[c-nsp] mitigate output drops on Cisco 2960G platform

Saku Ytti saku at ytti.fi
Sat Sep 21 06:29:33 EDT 2013


On (2013-09-20 20:11 +0200), Gert Doering wrote:

> If you don't need QoS, turning it *off* with "no mls qos" will help
> somewhat (as then all buffers are available for your packets, not only
> 1/4 which is allocated to that particular queue).  What we had to 

This common wisdom actually isn't true, not at least in 3560/3750.
Because there is some buffer which is unused completely if QoS is not
eabled, and enabling QoS and allocating everything to single queue will
give bit more buffers.

https://supportforums.cisco.com/docs/DOC-8093

I always bit wonder why Catalyst has such a weird QoS policy as default,
I wonder if anyone actually finds it desirable.

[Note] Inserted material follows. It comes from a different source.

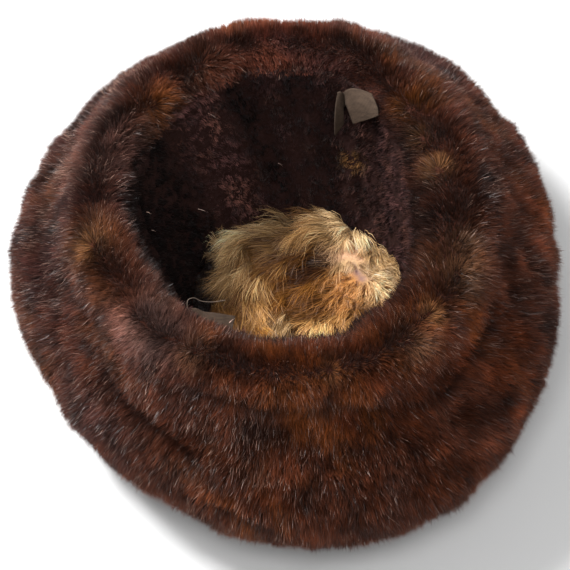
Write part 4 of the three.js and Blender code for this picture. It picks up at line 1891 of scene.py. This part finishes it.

I'm all for things
working out-of-the-box, but Catalyst QoS isn't such.
Saner out-of-the-box QoS for catalyst would be to have two classes, CoS
0 and CoS [1-7] and neither class should be policed, with BW distributed
50/50 to them. Even better if it could classify on frame size and have
classes for say <1400B and >=1400B.
But I can't imagine reaching any concensus on half-sane out-of-the-box
QoS, as people would then point out why it does not work in their
environment, so maybe 100% BE is best you can do.